Are you happy with the antivirus you are using? More than half of last year's attacks were fileless or used malware-free techniques, as hackers increasingly turned to credential theft to breach corporate networks.
Malware-free tactics accounted for 51% of attacks in 2019, up from 40% the previous year, although that number was driven by a sharp increase in North American attacks.
About 74% of the attacks in the region did not use malware, while these techniques accounted for 25% of the Indo-Pacific attacks, according to the Global Threat Report 2020 of CrowdStrike.
The assessment of the annual threat landscape report is based on the analysis of the data company collected from more than 3 trillion events per week in 176 countries, and consultations by its intelligence team, which monitors national hackers, hacktivists and many others.
The growing popularity of attacks without malware shows us the need not to rely solely on anti-virus tools.
Malware-free attacks are those that do not require any files on the victim's disk. They could be attacks where malicious code runs from memory, boot, or credential theft attacks that simply require you to click a link.
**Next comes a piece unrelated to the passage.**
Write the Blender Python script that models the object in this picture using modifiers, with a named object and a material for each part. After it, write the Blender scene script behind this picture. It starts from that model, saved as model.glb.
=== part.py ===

Malware-free attacks usually require different detection techniques to detect and prevent them, which makes today's antivirus completely inadequate.
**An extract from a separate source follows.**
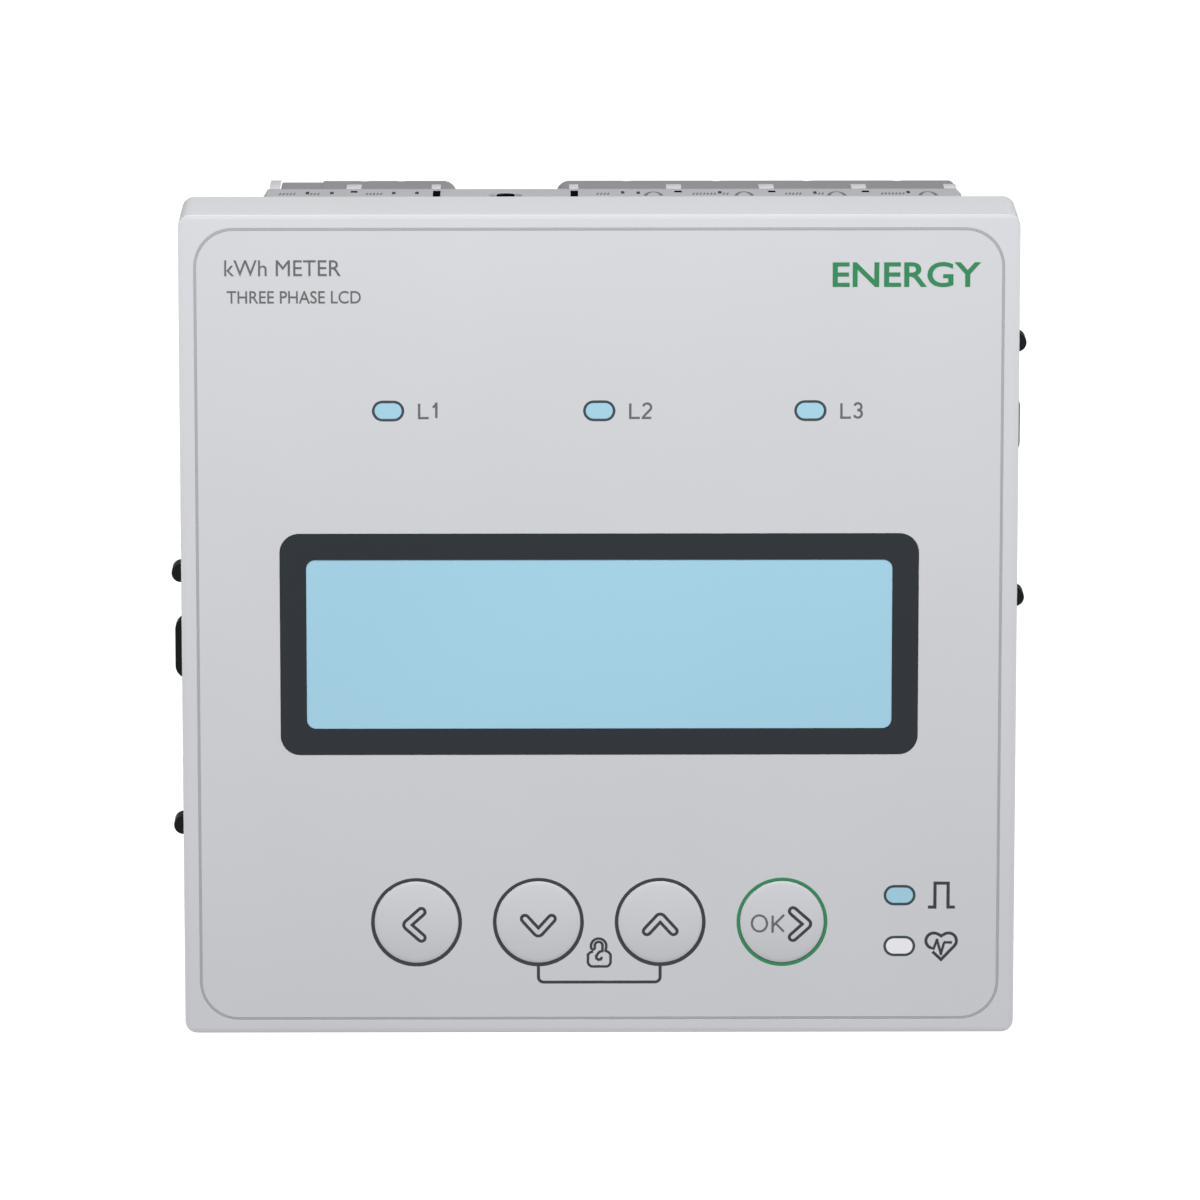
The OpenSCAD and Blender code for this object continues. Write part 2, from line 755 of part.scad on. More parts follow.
// Plug: an inserted part, an outer part, and for each pole a pin slot, a clamp chamber,
// a rectangular wire entry and a round screw well
module plug_shell(span, levels, centres, s) {
    front = terminal_board_y + board_t + 3;
    wire_z = levels[2] + 2.3 * s;
    screw_z = levels[2] + (levels[3] - levels[2]) * 0.78;
    difference() {
        union() {
            block(span[0] + 0.7, span[1] - 0.9, front, plug_gap_y + 0.1, levels[2], levels[3]);
            translate([(span[0] + span[1]) / 2, 0, (levels[0] + levels[1]) / 2])
                slab(plug_gap_y, plug_back_y)
                    rounded(span[1] - span[0], levels[1] - levels[0], 0.5);
        }
        for (x = centres) {
            block(x - 1, x + 1, front - 1, plug_gap_y - 6, wire_z - 1, wire_z + 1);
            block(x - 2.7 * s, x + 2.7 * s, plug_gap_y - 7, plug_gap_y + 1,
                levels[2] + 0.8 * s, levels[3] - 0.4);
            block(x - 1.8 * s, x + 1.8 * s, plug_gap_y, 60, wire_z - 1.8 * s, wire_z + 1.8 * s);
            bar(x, screw_z, 1.95 * s, plug_gap_y, 60);
        }
    }
}

// Cuts the round shoulder at one upper end of a plug; side is 1 for the right end
module shoulder_cut(x, side, r) {
    difference() {
        block(min(x + side, x - side * r), max(x + side, x - side * r), plug_gap_y + 0.1,
            plug_back_y + 1, deck_z - r, deck_z + 1);
        bar(x - side * r, deck_z - r, r, plug_gap_y - 1, plug_back_y + 2);
    }
}

module tongue_notches() {
    for (t = tongues) block(t[0] - t[1] / 2 - 0.15, t[0] + t[1] / 2 + 0.15, plug_gap_y - 1,
        body_back + 2.9, deck_z - 1.6, deck_z + 1);
}

// Shallow grooves along the top over the middle of each pole
module pole_grooves(middles) {
    for (x = middles) bar(x, deck_z + 3.95, 4, plug_gap_y - 1, plug_back_y + 1);
}

module power_plug() {
    color([0.57, 0.57, 0.59]) difference() {
        plug_shell(power_plug_span, large_levels, power_x, 1);
        shoulder_cut(power_plug_span[1], 1, 1.6);
        tongue_notches();
        pole_grooves([-27.8, -23.4]);
        block(-39, -32.7, plug_gap_y - 1, 60, deck_z - 0.18, deck_z + 1);
    }
}

module voltage_plug() {
    color([0.57, 0.57, 0.59]) difference() {
        union() {
            plug_shell(voltage_plug_span, large_levels, voltage_x, 1);
            block(voltage_plug_span[1] - 0.6, voltage_plug_end, plug_gap_y, plug_back_y,
                large_levels[0] + 0.5, deck_z);
        }
        shoulder_cut(voltage_plug_span[0], -1, 1.6);
        shoulder_cut(voltage_plug_end, 1, 0.8);
        tongue_notches();
        pole_grooves([3.6, 14.3, 25.2, 36]);
    }
}

module comm_plug() {
    color([0.2, 0.45, 0.3]) plug_shell(comm_plug_span, comm_levels, comm_x, 0.7);
}

// Clamp: a wire cage with its screw
module clamps(centres, levels, s) {
    wire_z = levels[2] + 2.3 * s;
    screw_z = levels[2] + (levels[3] - levels[2]) * 0.78;
    y0 = plug_gap_y - 5.5;
    color([0.72, 0.73, 0.75]) for (x = centres) {
        difference() {
            block(x - 2.5 * s, x + 2.5 * s, y0, plug_gap_y + 0.5, levels[2] + s, levels[3] - 0.6);
            block(x - 1.8 * s, x + 1.8 * s, y0 - 1, plug_gap_y + 1, wire_z - 1.2 * s,
                wire_z + 1.8 * s);
            bar(x, screw_z, 1.3 * s, y0 - 1, plug_gap_y + 1);
        }
        bar(x, screw_z, 1.2 * s, y0 + 0.5, plug_gap_y + 2);
        difference() {
            bar(x, screw_z, 1.8 * s, plug_gap_y + 1.2, plug_gap_y + 3.4);
            block(x - 2 * s, x + 2 * s, plug_gap_y + 2.6, 60, screw_z - 0.3, screw_z + 0.3);
        }
    }
}

module power_plug_clamps() {
    clamps(power_x, large_levels, 1);
}

module voltage_plug_clamps() {
    clamps(voltage_x, large_levels, 1);
}

module comm_plug_clamps() {
    clamps(comm_x, comm_levels, 0.7);
}

// Current terminals: a base with barriers, ears for the cover's hinge, and tapped wells
module current_terminal_block() {
    ear_r = 1.7;
    color([0.2, 0.2, 0.22]) difference() {
        union() {
            block(-block_half_w, block_half_w, body_back, block_base_y, block_bottom, block_top);
            for (i = [-3:1:3]) block(i * current_pitch - 0.8, i * current_pitch + 0.8,
                block_base_y - 0.1, barrier_y, block_bottom, block_top);
            for (x = [-33, 0, 33]) {
                translate([x - 3, hinge_y, hinge_z]) rotate([0, 90, 0]) cylinder(r = ear_r, h = 6);
                block(x - 3, x + 3, body_back, hinge_y, hinge_z - 2.6, hinge_z + 1.2);
            }
        }
        translate([-50, hinge_y, hinge_z]) rotate([0, 90, 0])
            cylinder(r = hinge_pin_r + 0.02, h = 100);
        for (x = current_x) {
            bar(x, current_z, 2, body_back + 0.5, 60);
            block(x - 2.2, x + 2.2, body_back - 1, block_base_y + 1, current_z + 2.1, current_z + 3.9);
        }
    }
}

// Terminal screws, each with a square washer and a cross slot
module current_terminal_screws() {
    top = block_base_y + 1.2;
    color([0.8, 0.8, 0.82]) for (x = current_x) {
        difference() {
            block(x - 4, x + 4, top, top + 1, current_z - 4, current_z + 4);
            bar(x, current_z, 2.1, 30, 60);
        }
        bar(x, current_z, 1.9, body_back + 0.8, top + 1.2);
        difference() {
            bar(x, current_z, 3.7, top + 1.05, top + 3.2);
            block(x - 2.6, x + 2.6, top + 2, 60, current_z - 0.5, current_z + 0.5);
            block(x - 0.5, x + 0.5, top + 2, 60, current_z - 2.6, current_z + 2.6);
        }
    }
}

module terminal_cover() {
    plate_y = 42.1;
    color([0.75, 0.76, 0.78]) {
        difference() {
            union() {
                block(-block_half_w, block_half_w, plate_y, plate_y + 1.4, -43.4, hinge_z);
                for (x = [-18, 0, 18]) block(x - 14, x + 14, plate_y + 1.3, plate_y + 1.8,
                    -42, -40.8);
            }
            for (x = current_x) bar(x, current_z, 2.6, 30, 60);
        }
        for (s = [-1, 1]) difference() {
            union() {
                translate([s * 16.5 - 13, hinge_y, hinge_z]) rotate([0, 90, 0])
                    cylinder(r = 1.9, h = 26);
                block(s * 16.5 - 13, s * 16.5 + 13, hinge_y, plate_y + 1.4, hinge_z - 1.9, hinge_z);
            }
            translate([-50, hinge_y, hinge_z]) rotate([0, 90, 0])
                cylinder(r = hinge_pin_r + 0.06, h = 100);
        }
    }
}

module hinge_pin() {
    color([0.8, 0.8, 0.82]) {
        translate([-36.6, hinge_y, hinge_z]) rotate([0, 90, 0]) cylinder(r = hinge_pin_r, h = 73.2);
        translate([36.1, hinge_y, hinge_z]) rotate([0, 90, 0]) cylinder(r = 1.5, h = 0.9);
    }
}

front_bezel();
front_overlay();
window_frame();
display_lens();
display_glass();
light_guide();
display_holder();
display_pins();
left_key();
down_key();
up_key();
ok_key();
left_plunger();
down_plunger();
up_plunger();
ok_plunger();
key_switches();
snap_domes();
phase_light_pipes();
pulse_light_pipe();
heartbeat_light_pipe();
indicator_chips();
display_board();
board_header();
board_standoffs();
board_screws();
main_board();
main_chips();
transformer_core();
transformer_bobbin();
supply_capacitors();
line_fuse();
surge_varistor();
backup_battery();
riser_header();
current_transformers();
current_bars();
terminal_board();
rear_housing();
rear_cover();
rear_cover_screws();
rating_label();
panel_gasket();
left_retainer();
right_retainer();
power_header();
voltage_header();
comm_header();
header_pins();
power_plug();
voltage_plug();
comm_plug();
power_plug_clamps();
voltage_plug_clamps();
comm_plug_clamps();
current_terminal_block();
current_terminal_screws();
terminal_cover();
hinge_pin();
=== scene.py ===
import json
import math

import bmesh
import bpy
from mathutils import Matrix, Vector


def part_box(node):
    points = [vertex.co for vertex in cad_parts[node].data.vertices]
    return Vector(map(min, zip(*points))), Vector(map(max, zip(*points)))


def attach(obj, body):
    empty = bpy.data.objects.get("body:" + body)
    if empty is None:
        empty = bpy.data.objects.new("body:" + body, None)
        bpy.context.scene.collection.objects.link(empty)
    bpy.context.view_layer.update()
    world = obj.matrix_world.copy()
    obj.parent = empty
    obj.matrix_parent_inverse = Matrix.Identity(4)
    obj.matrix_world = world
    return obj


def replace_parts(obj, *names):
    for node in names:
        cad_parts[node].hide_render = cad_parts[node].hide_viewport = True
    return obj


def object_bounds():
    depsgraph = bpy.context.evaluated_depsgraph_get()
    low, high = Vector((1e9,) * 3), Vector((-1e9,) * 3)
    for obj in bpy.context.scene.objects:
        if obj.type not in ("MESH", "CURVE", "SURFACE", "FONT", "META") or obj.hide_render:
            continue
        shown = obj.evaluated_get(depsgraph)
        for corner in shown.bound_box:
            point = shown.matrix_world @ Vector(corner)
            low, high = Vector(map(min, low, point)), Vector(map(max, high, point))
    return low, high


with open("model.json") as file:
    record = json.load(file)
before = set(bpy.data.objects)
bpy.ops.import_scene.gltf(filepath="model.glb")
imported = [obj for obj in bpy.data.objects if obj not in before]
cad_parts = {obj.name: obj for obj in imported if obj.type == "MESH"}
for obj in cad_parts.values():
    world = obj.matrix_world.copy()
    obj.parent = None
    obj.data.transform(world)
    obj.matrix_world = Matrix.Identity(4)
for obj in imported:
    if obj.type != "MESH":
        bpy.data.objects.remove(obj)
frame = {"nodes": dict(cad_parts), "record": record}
cad_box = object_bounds()

MM = 0.001
MERGE = 0.0005 * MM
ROOT = "meter"


# ---- Measures taken from the frame ----

def middle(node):
    low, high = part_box(node)
    return (low + high) / 2


FACE_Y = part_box("front_overlay")[0].y
DECK_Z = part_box("voltage_plug")[1].z
BODY_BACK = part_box("rear_cover")[1].y
KEYS = {name: middle(name + "_key") for name in ("left", "down", "up", "ok")}
LAMP_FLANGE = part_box("pulse_light_pipe")[1].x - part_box("pulse_light_pipe")[0].x
PHASE_Z = middle("phase_light_pipes").z
PHASE_X = [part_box("phase_light_pipes")[0].x + LAMP_FLANGE / 2, 0.0,
           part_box("phase_light_pipes")[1].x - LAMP_FLANGE / 2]
PULSE = middle("pulse_light_pipe")
HEARTBEAT = middle("heartbeat_light_pipe")


# ---- Materials ----

def shader(name):
    material = bpy.data.materials.new(name)
    material.use_nodes = True
    nodes = material.node_tree.nodes
    return material, nodes, material.node_tree.links, nodes["Principled BSDF"]


def grain(nodes, links, scale, detail=3.0, stretch=(1, 1, 1)):
    """Noise on object coordinates; scale is in waves a metre."""
    place = nodes.new("ShaderNodeTexCoord")
    turn = nodes.new("ShaderNodeMapping")
    turn.inputs["Scale"].default_value = stretch
    noise = nodes.new("ShaderNodeTexNoise")
    noise.inputs["Scale"].default_value = scale
    noise.inputs["Detail"].default_value = detail
    links.new(place.outputs["Object"], turn.inputs["Vector"])
    links.new(turn.outputs["Vector"], noise.inputs["Vector"])
    return noise.outputs["Fac"]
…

New methods also require new practices, as it is impossible to reach a new point using the same familiar path.
These attacks have come to remind us that there is always another way. New roads lead to new discoveries and of course the one who takes the risk wins first, if things go well. This applies to both sides (hackers-antivirus)
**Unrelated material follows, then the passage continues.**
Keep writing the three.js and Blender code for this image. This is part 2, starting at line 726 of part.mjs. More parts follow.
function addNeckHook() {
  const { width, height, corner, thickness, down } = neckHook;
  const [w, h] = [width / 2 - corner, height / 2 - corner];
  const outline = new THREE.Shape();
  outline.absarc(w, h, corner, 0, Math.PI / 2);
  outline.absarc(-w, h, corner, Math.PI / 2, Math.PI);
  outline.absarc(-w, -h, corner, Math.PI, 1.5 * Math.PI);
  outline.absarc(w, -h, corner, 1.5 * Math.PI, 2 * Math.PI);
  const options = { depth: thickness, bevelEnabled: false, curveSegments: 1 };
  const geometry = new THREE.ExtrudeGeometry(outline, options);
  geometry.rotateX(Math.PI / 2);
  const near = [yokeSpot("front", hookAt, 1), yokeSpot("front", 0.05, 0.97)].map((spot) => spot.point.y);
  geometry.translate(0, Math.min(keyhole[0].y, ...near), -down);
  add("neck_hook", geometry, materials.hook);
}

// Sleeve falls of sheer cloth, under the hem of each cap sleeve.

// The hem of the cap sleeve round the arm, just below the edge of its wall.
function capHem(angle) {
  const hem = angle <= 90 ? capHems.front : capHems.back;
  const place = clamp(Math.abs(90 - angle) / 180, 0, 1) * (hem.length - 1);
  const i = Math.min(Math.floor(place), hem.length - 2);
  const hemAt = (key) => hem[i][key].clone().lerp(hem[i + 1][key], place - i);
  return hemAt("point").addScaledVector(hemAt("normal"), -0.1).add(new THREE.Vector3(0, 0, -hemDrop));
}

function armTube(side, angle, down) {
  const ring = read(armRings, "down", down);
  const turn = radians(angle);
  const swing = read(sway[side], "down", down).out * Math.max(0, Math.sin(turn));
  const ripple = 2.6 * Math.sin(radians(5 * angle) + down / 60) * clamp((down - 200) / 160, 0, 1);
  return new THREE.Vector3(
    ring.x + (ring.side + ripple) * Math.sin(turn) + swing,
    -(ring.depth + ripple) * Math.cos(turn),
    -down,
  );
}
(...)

Future protections, then, should study the behavior of each of us who uses computer systems. Once they learn how the owner works they will be able to block behaviors that do not seem familiar, or at least ask the owner: is this happening, is it you?
This may sound like a science fiction script, but it's not that far off if you look at the growth in artificial intelligence and machine learning. It's impossible to fight smart threats with stupid antivirus designed just to compare virus samples.
Here is the good and bad news:
The emergence of cloud-based antiviruses is very encouraging (in cloud). At present their technology is simple, as it continues to compare virus samples. But over the years, the computing power of the cloud will help artificial intelligence and machine learning systems run on every user's PC.
Only that the hackers once again have the lead.